What is being asked |
Scan the lines below for the string "that" and report how many lines contain it, giving only the number.
--------------------------------------------------
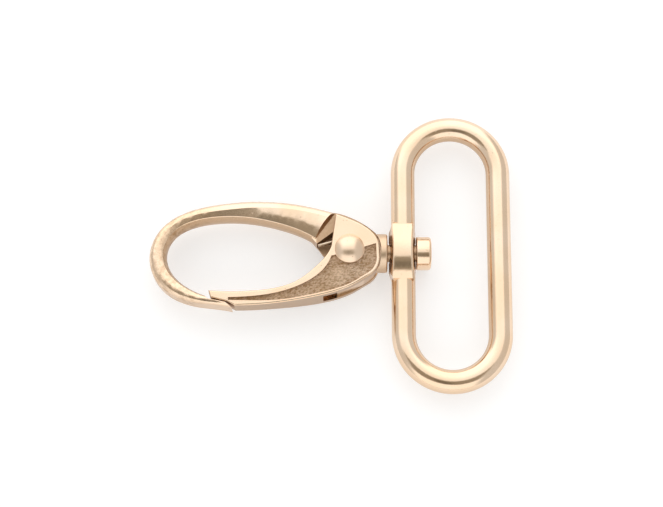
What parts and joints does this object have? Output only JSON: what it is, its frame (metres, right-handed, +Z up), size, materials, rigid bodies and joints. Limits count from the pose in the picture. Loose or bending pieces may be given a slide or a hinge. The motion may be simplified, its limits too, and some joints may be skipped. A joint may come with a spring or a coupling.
{
  "type": "swivel snap hook",
  "caption": "Swivel snap hook: oval hook with an inward-opening sprung gate, turning on a pin in the boss of an oval strap ring.",
  "frame": {"origin": "on the surface the part lies on, under the middle of its length and width", "axes": "+X along the swivel axis, from the hook towards the strap ring; +Z up from the surface, through the rivet's head"},
  "size_m": [0.0602, 0.0474, 0.0085],
  "materials": {
    "plated_casting": "zinc casting, polished and light-gold plated",
    "plated_steel": "turned steel, polished and light-gold plated",
    "spring_steel": "drawn spring wire, thinly plated"
  },
  "bodies": {
    "hook": {"hook_body": "plated_casting", "gate_rivet": "plated_steel", "gate_spring": "spring_steel", "swivel_pin": "plated_steel"},
    "gate": {"gate": "plated_casting"},
    "ring": {"strap_ring": "plated_casting"}
  },
  "joints": [
    {"name": "gate_hinge", "type": "hinge", "parent": "hook", "child": "gate", "pos_m": [0.00309, 0, 0.00388], "axis": [0, 0, -1], "range_deg": [0, 26], "stiffness_Nm_per_rad": 0.06, "springref_deg": -8.59, "deforming": ["gate_spring"]},
    {"name": "ring_swivel", "type": "hinge", "parent": "hook", "child": "ring", "pos_m": [0.01206, 0, 0.00388], "axis": [1, 0, 0], "continuous": true}
  ]
}
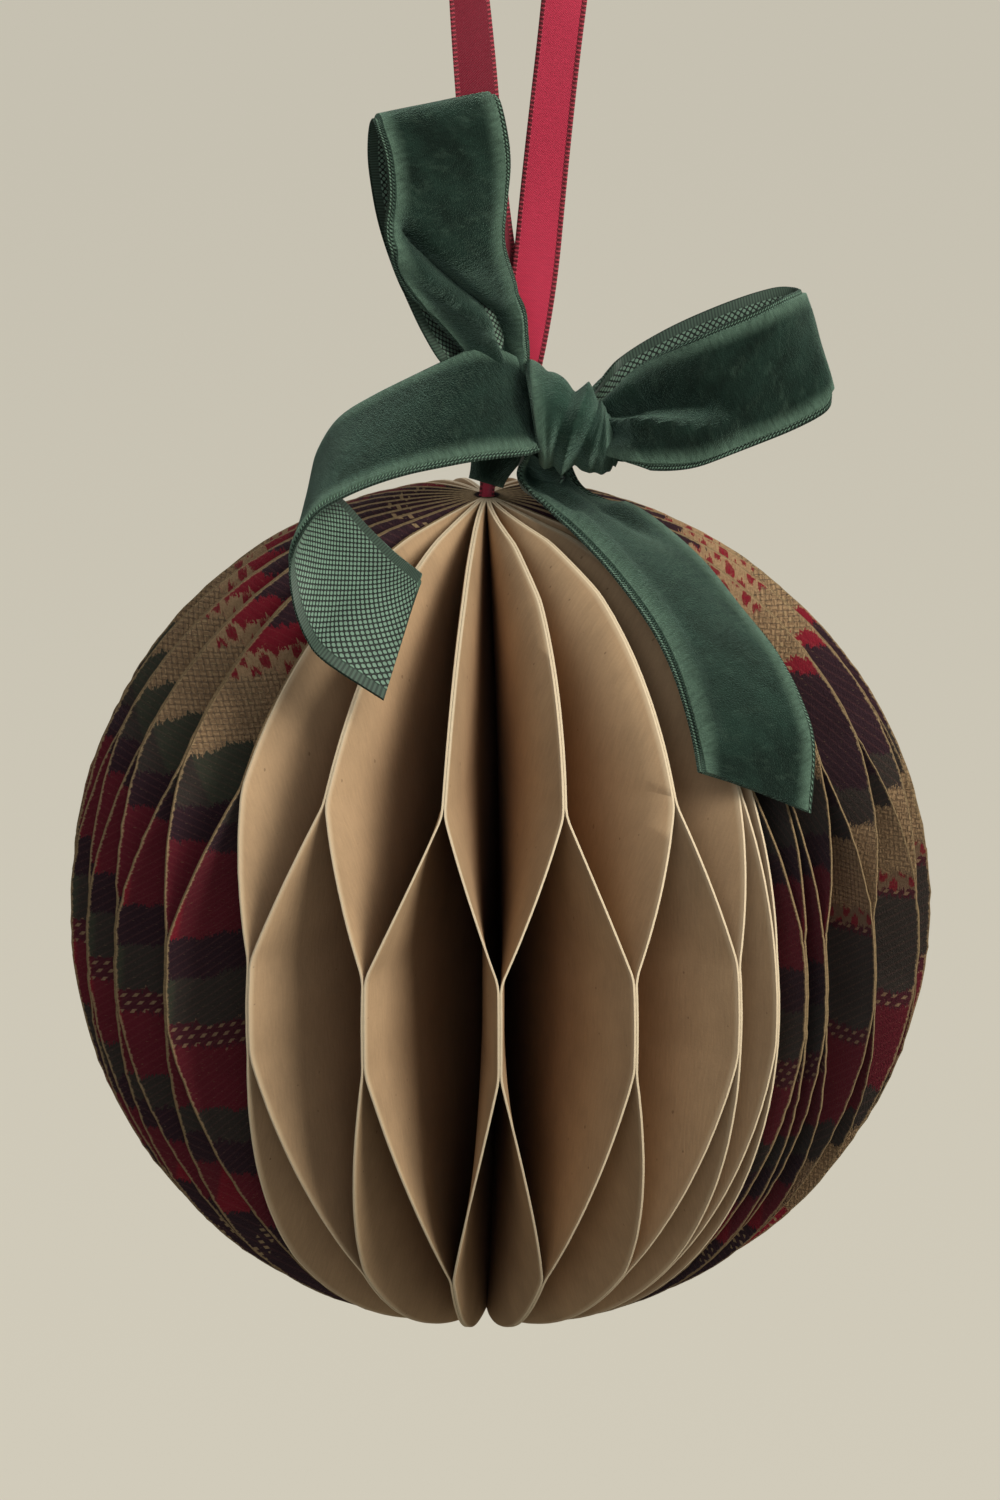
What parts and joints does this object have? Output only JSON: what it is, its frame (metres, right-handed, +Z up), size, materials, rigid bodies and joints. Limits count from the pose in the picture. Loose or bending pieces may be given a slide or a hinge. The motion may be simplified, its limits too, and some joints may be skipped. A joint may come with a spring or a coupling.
{
  "type": "honeycomb paper ball ornament",
  "caption": "Honeycomb ball of folded kraft and tartan-printed card sheets, hung on a red satin ribbon loop with a green velvet ribbon bow.",
  "frame": {"origin": "the hanging point, under the top of the ribbon loop", "axes": "+Z up along the hanging direction, -Y towards the side with the bow, +X to that side's right"},
  "size_m": [0.1192, 0.1194, 0.2169],
  "materials": {
    "kraft_card": "matte brown kraft card with pale cut edges",
    "plaid_card": "matte card with a printed tartan check and pale fuzzy cut edges",
    "velvet_ribbon": "dark green cut pile with a woven back and light selvedges",
    "satin_ribbon": "glossy dark red satin"
  },
  "bodies": {
    "root": {"kraft_sheet_04": "kraft_card", "kraft_sheet_05": "kraft_card", "kraft_sheet_06": "kraft_card", "kraft_sheet_07": "kraft_card", "kraft_sheet_08": "kraft_card", "kraft_sheet_09": "kraft_card", "kraft_sheet_19": "kraft_card", "kraft_sheet_20": "kraft_card", "kraft_sheet_21": "kraft_card", "kraft_sheet_22": "kraft_card", "kraft_sheet_23": "kraft_card", "kraft_sheet_24": "kraft_card", "plaid_sheet_01": "plaid_card", "plaid_sheet_02": "plaid_card", "plaid_sheet_03": "plaid_card", "plaid_sheet_10": "plaid_card", "plaid_sheet_11": "plaid_card", "plaid_sheet_12": "plaid_card", "plaid_sheet_13": "plaid_card", "plaid_sheet_14": "plaid_card", "plaid_sheet_15": "plaid_card", "plaid_sheet_16": "plaid_card", "plaid_sheet_17": "plaid_card", "plaid_sheet_18": "plaid_card", "plaid_sheet_25": "plaid_card", "plaid_sheet_26": "plaid_card", "plaid_sheet_27": "plaid_card", "plaid_sheet_28": "plaid_card", "plaid_sheet_29": "plaid_card", "plaid_sheet_30": "plaid_card", "satin_hanger": "satin_ribbon", "velvet_bow": "velvet_ribbon"}
  },
  "joints": []
}
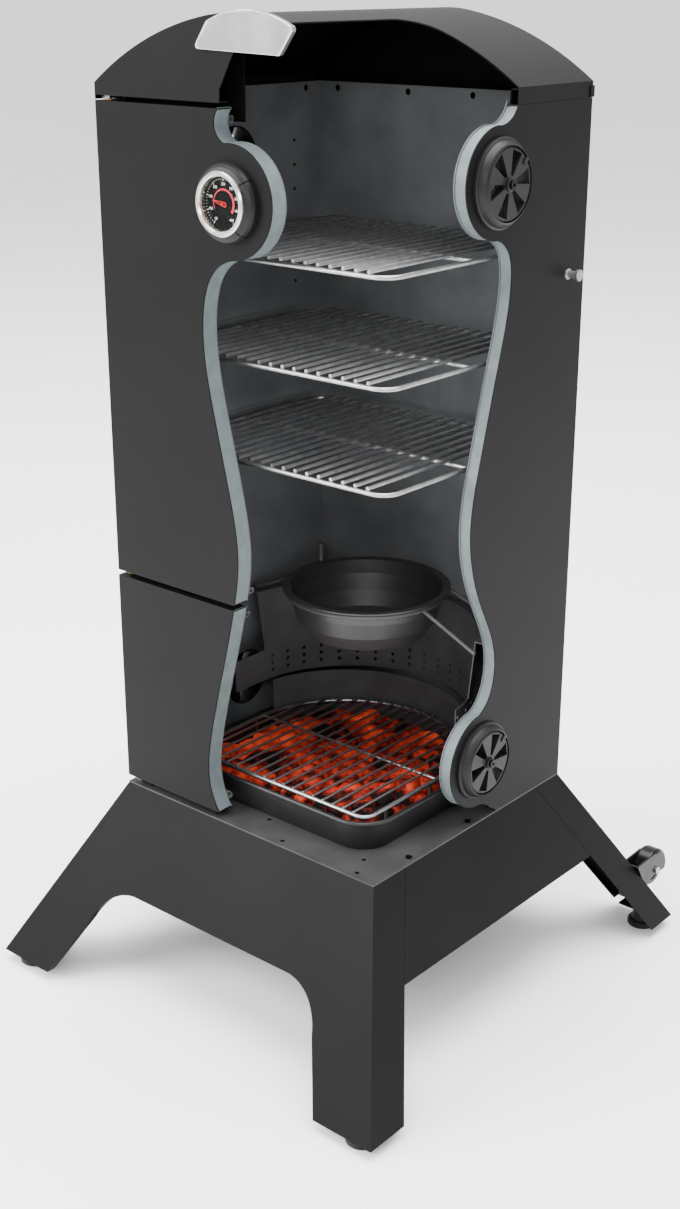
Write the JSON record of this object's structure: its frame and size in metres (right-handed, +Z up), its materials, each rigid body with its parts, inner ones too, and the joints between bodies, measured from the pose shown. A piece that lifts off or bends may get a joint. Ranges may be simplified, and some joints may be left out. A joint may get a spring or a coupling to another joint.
{
  "type": "cabinet smoker",
  "caption": "Tall charcoal cabinet smoker on a flared leg base, cut open at one corner to show wire racks, water bowl, tray and grate.",
  "frame": {"origin": "middle of the footprint, on the floor", "axes": "+X to the right side wall, -Y out through the doors, +Z up"},
  "size_m": [0.66, 0.7214, 1.2518],
  "materials": {
    "painted_steel": "satin black-grey powder coat",
    "liner_steel": "satin grey heat-proof coat",
    "stove_enamel": "semi-matt dark enamel",
    "bowl_enamel": "grey speckled enamel",
    "chrome_wire": "bright plated wire",
    "charcoal": "glowing charcoal, ash grey in the cracks",
    "black_plastic": "satin moulded heat-proof plastic",
    "foot_plastic": "matt moulded plastic",
    "wheel_plastic": "gloss moulded plastic",
    "zinc_steel": "zinc plated",
    "brass": "turned brass",
    "seal_rubber": "soft silicone bulb seal",
    "badge_metal": "satin, blank",
    "gauge_bezel": "fine brushed",
    "gauge_face": null,
    "gauge_glass": "clear",
    "needle_paint": "satin red"
  },
  "bodies": {
    "cabinet": {"back_outer_skin": "painted_steel", "badge_plate": "badge_metal", "base_front_frame": "painted_steel", "base_rear_frame": "painted_steel", "base_side_panels": "painted_steel", "base_top_plate": "painted_steel", "bowl_cradle": "stove_enamel", "bowl_plate": "stove_enamel", "damper_bolts": "zinc_steel", "damper_housings": "black_plastic", "front_header": "painted_steel", "hinge_plates": "zinc_steel", "inner_liner": "liner_steel", "left_outer_skin": "painted_steel", "perforated_band": "stove_enamel", "plate_screws": "zinc_steel", "rack_rails": "liner_steel", "right_liner": "liner_steel", "right_outer_skin": "painted_steel", "roof_back_fascia": "painted_steel", "roof_front_fascia": "painted_steel", "roof_rails": "painted_steel", "roof_sheet": "painted_steel", "side_peg": "zinc_steel", "side_peg_cap": "chrome_wire", "wheel_axles": "zinc_steel", "wheel_brackets": "black_plastic"},
    "upper_door": {"upper_door_skin": "painted_steel", "upper_door_liner": "liner_steel", "upper_door_seals": "seal_rubber", "upper_door_bushes": "brass", "thermometer_housing": "black_plastic", "thermometer_bezel": "gauge_bezel", "thermometer_dial": "gauge_face", "thermometer_lens": "gauge_glass", "thermometer_stem": "zinc_steel", "thermometer_nut": "zinc_steel"},
    "lower_door": {"lower_door_skin": "painted_steel", "lower_door_liner": "liner_steel", "lower_door_seals": "seal_rubber", "lower_door_bushes": "brass"},
    "gauge_needle": {"thermometer_needle": "needle_paint"},
    "damper_upper_left": {"damper_rotor_upper_left": "black_plastic"},
    "damper_upper_right": {"damper_rotor_upper_right": "black_plastic"},
    "damper_lower_left": {"damper_rotor_lower_left": "black_plastic"},
    "damper_lower_right": {"damper_rotor_lower_right": "black_plastic"},
    "rack_1": {"cooking_rack_1": "chrome_wire"},
    "rack_2": {"cooking_rack_2": "chrome_wire"},
    "rack_3": {"cooking_rack_3": "chrome_wire"},
    "tray": {"charcoal_tray": "stove_enamel", "charcoal_bed": "charcoal", "fire_shield": "stove_enamel"},
    "grate": {"charcoal_grate": "chrome_wire"},
    "bowl": {"water_bowl": "bowl_enamel"},
    "front_left_foot": {"foot_front_left": "foot_plastic"},
    "front_right_foot": {"foot_front_right": "foot_plastic"},
    "rear_left_foot": {"foot_rear_left": "foot_plastic"},
    "rear_right_foot": {"foot_rear_right": "foot_plastic"},
    "left_wheel": {"wheel_left": "wheel_plastic"},
    "right_wheel": {"wheel_right": "wheel_plastic"}
  },
  "joints": [
    {"name": "upper_door_swing", "type": "hinge", "parent": "cabinet", "child": "upper_door", "pos_m": [-0.207, -0.20275, 0.56], "axis": [0, 0, -1], "range_deg": [0, 105]},
    {"name": "lower_door_swing", "type": "hinge", "parent": "cabinet", "child": "lower_door", "pos_m": [-0.207, -0.20275, 0.27], "axis": [0, 0, -1], "range_deg": [0, 105]},
    {"name": "needle_turn", "type": "hinge", "parent": "upper_door", "child": "gauge_needle", "pos_m": [0, -0.22935, 1.048], "axis": [0, -1, 0], "range_deg": [0, 235]},
    {"name": "damper_upper_left_turn", "type": "hinge", "parent": "cabinet", "child": "damper_upper_left", "pos_m": [-0.226, -0.00375, 1.066], "axis": [-1, 0, 0], "range_deg": [0, 30]},
    {"name": "damper_upper_right_turn", "type": "hinge", "parent": "cabinet", "child": "damper_upper_right", "pos_m": [0.226, -0.00375, 1.066], "axis": [1, 0, 0], "range_deg": [0, 30]},
    {"name": "damper_lower_left_turn", "type": "hinge", "parent": "cabinet", "child": "damper_lower_left", "pos_m": [-0.226, -0.00375, 0.348], "axis": [-1, 0, 0], "range_deg": [0, 30]},
    {"name": "damper_lower_right_turn", "type": "hinge", "parent": "cabinet", "child": "damper_lower_right", "pos_m": [0.226, -0.00375, 0.348], "axis": [1, 0, 0], "range_deg": [0, 30]},
    {"name": "rack_1_slide", "type": "slide", "parent": "cabinet", "child": "rack_1", "axis": [0, -1, 0], "range_m": [0, 0.018]},
    {"name": "rack_2_slide", "type": "slide", "parent": "cabinet", "child": "rack_2", "axis": [0, -1, 0], "range_m": [0, 0.018]},
    {"name": "rack_3_slide", "type": "slide", "parent": "cabinet", "child": "rack_3", "axis": [0, -1, 0], "range_m": [0, 0.018]},
    {"name": "tray_slide", "type": "slide", "parent": "cabinet", "child": "tray", "axis": [0, -1, 0], "range_m": [0, 0.007]},
    {"name": "grate_lift", "type": "slide", "parent": "tray", "child": "grate", "axis": [0, 0, 1], "range_m": [0, 0.06]},
    {"name": "bowl_lift", "type": "slide", "parent": "cabinet", "child": "bowl", "axis": [0, 0, 1], "range_m": [0, 0.15]},
    {"name": "front_left_foot_screw", "type": "slide", "parent": "cabinet", "child": "front_left_foot", "axis": [0, 0, -1], "range_m": [0, 0.008]},
    {"name": "front_right_foot_screw", "type": "slide", "parent": "cabinet", "child": "front_right_foot", "axis": [0, 0, -1], "range_m": [0, 0.008]},
    {"name": "rear_left_foot_screw", "type": "slide", "parent": "cabinet", "child": "rear_left_foot", "axis": [0, 0, -1], "range_m": [0, 0.008]},
    {"name": "rear_right_foot_screw", "type": "slide", "parent": "cabinet", "child": "rear_right_foot", "axis": [0, 0, -1], "range_m": [0, 0.008]},
    {"name": "left_wheel_spin", "type": "hinge", "parent": "cabinet", "child": "left_wheel", "pos_m": [-0.282, 0.33025, 0.072], "axis": [1, 0, 0], "continuous": true},
    {"name": "right_wheel_spin", "type": "hinge", "parent": "cabinet", "child": "right_wheel", "pos_m": [0.282, 0.33025, 0.072], "axis": [1, 0, 0], "continuous": true}
  ]
}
--------------------------------------------------
Task solution |
2